Aleks Kissinger (Jul 07 2020 at 14:59):

e.g. a PROP where you have X : 2 -> 0, Y : 0 -> 2, and a rule whose LHS and (Y+id);(id+SWAP);(X+id), where '+' is monoidal product here

Aleks Kissinger (Jul 07 2020 at 15:01):

then, suppose there is also a Z : 1 -> 1. Then Y;(1+Z);X may or may not contain a redex for the rule, depending on whether caps/cups are allowed

Guillaume Boisseau (Jul 07 2020 at 15:14):

Aleks Kissinger said:

I think it will be true any time a category has a faithful monoidal embedding into a compact closed category

I don't think that's true. If we monoidally embed, we get two combs that coincide only on the image of the embedding. And this image does not contain the cups and caps we need to deduce that the original optics are equal.

Mario Román (Jul 07 2020 at 16:48):

I have uploaded the expanded slides here together with some questions: https://www.ioc.ee/~mroman/talks/opendiagrams-act20.pdf

Guillaume Boisseau (Jul 07 2020 at 17:17):

Really pretty slides btw!

Tobias Fritz (Jul 07 2020 at 18:25):

So here's a (rather degenerate) way of constructing different optics of the same type which are contextually equivalent in @Aleks Kissinger sense, meaning that they behave the same with respect to plugging in any morphism (with external wires) into their "hole". Hopefully it's correct now.

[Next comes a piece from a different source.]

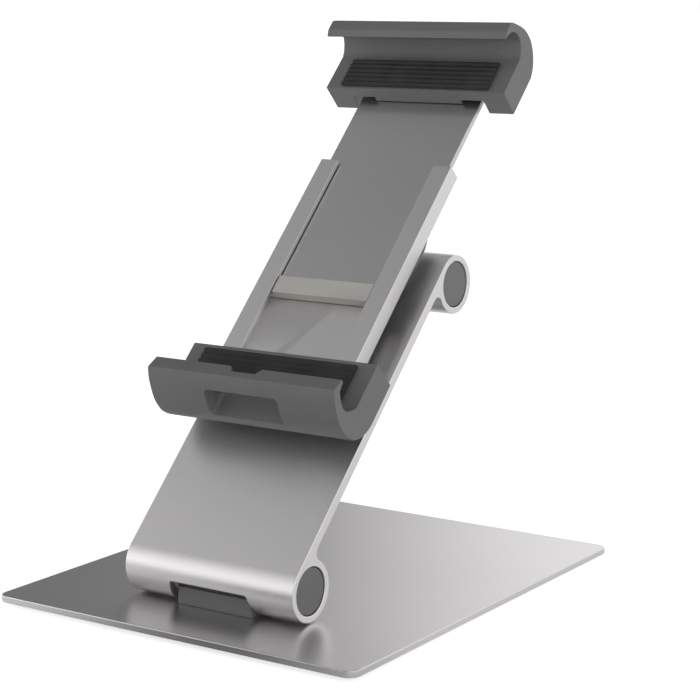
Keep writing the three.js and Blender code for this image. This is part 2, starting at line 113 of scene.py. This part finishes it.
# The leaning head's own directions at rest: up it, and square to it towards the back.
LEAN = math.radians(45)
UP = Vector((0, math.sin(LEAN), math.cos(LEAN)))
BACK = Vector((0, math.cos(LEAN), -math.sin(LEAN)))

# ---------------------------------------------------------------- node helpers


def add(tree, kind, inputs=None, **settings):
    """A shader node with its settings, and its sockets either set to a value or linked to an output."""
    made = tree.nodes.new(kind)
    for name, value in settings.items():
        setattr(made, name, value)
    for name, value in (inputs or {}).items():
        if isinstance(value, bpy.types.NodeSocket):
            tree.links.new(value, made.inputs[name])
        else:
            made.inputs[name].default_value = value
    return made


def step(tree, value, start, end, at_start=0.0, at_end=1.0):
    """A soft step from at_start to at_end, as the value goes from start to end."""
    made = add(tree, "ShaderNodeMapRange", {"Value": value, "From Min": start, "From Max": end,
                                            "To Min": at_start, "To Max": at_end},
               interpolation_type="SMOOTHSTEP")
    return made.outputs["Result"]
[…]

Let $\mathcal{M}$ be any commutative monoid, written additively, and consider the symmetric monoidal category with $\mathcal{M}$ as its monoid of objects and only identity morphisms. Then the set of optics

$\int^W \mathrm{Hom}(A,W \otimes B) \times \mathrm{Hom}(W \otimes C, D)$

degenerates to

$\{W \in \mathcal{M} \mid A = W + B \: \land \: D = W + C \}.$

Since any two parallel morphisms are equal, the contextual equivalence with respect to plugging in morphisms with external wires into the holes is trivial: any two optics of the same type are contextually equivalent. However, they nevertheless need not be equal: it's easy to find $\mathcal{M}$ for which the above equations for $W$ can have multiple solutions. For example, take $\mathcal{M}$ to be a monoid of subsets of a fixed ground set with respect to union as addition, and take $A = B = C = D$.

If this construction looks too degenerate to be interesting, then try to consider the skeleton of your favourite SMC, and there's a good chance that you'll find instances where the equations $A \cong W \otimes B$ and $D \cong W \otimes C$ will have multiple non-isomorphic solutions for $W$. This happens for example in the category of abelian groups, where $\mathbb{Z}/n\mathbb{Z} \otimes \mathbb{Z}/m\mathbb{Z} \cong 0$ as soon as $m$ and $n$ are coprime.

Mario Román (Jul 07 2020 at 19:34):

Tobias Fritz said:

So here's a (rather degenerate) way of constructing different optics of the same type which are contextually equivalent in Aleks Kissinger sense, meaning that they behave the same with respect to plugging in any morphism (with external wires) into their "hole". Hopefully it's correct now.

Let $\mathcal{M}$ be any commutative monoid, written additively, and consider the symmetric monoidal category with $\mathcal{M}$ as its monoid of objects and only identity morphisms. Then the set of optics

$\int^W \mathrm{Hom}(A,W \otimes B) \times \mathrm{Hom}(W \otimes C, D)$

degenerates to

$\{W \in \mathcal{M} \mid A = W + B \: \land \: D = W + C \}.$

Since any two parallel morphisms are equal, the contextual equivalence with respect to plugging in morphisms with external wires into the holes is trivial: any two optics of the same type are contextually equivalent. However, they nevertheless need not be equal: it's easy to find $\mathcal{M}$ for which the above equations for $W$ can have multiple solutions. For example, take $\mathcal{M}$ to be a monoid of subsets of a fixed ground set with respect to union as addition, and take $A = B = C = D$.

If this construction looks too degenerate to be interesting, then try to consider the skeleton of your favourite SMC, and there's a good chance that you'll find instances where the equations $A \cong W \otimes B$ and $D \cong W \otimes C$ will have multiple non-isomorphic solutions for $W$. This happens for example in the category of abelian groups, where $\mathbb{Z}/n\mathbb{Z} \otimes \mathbb{Z}/m\mathbb{Z} \cong 0$ as soon as $m$ and $n$ are coprime.

Thank you, @Tobias Fritz. I think this works; and the coend degenerates into a coproduct. That was a really nice question.

Paolo Perrone (Jul 07 2020 at 19:42):

Here's the video!
https://www.youtube.com/watch?v=qnkDtBkHdHA&list=PLCOXjXDLt3pYot9VNdLlZqGajHyZUywdI

Guillaume Boisseau (Jul 07 2020 at 22:07):

@Tobias Fritz Niiice thanks that does seem to work!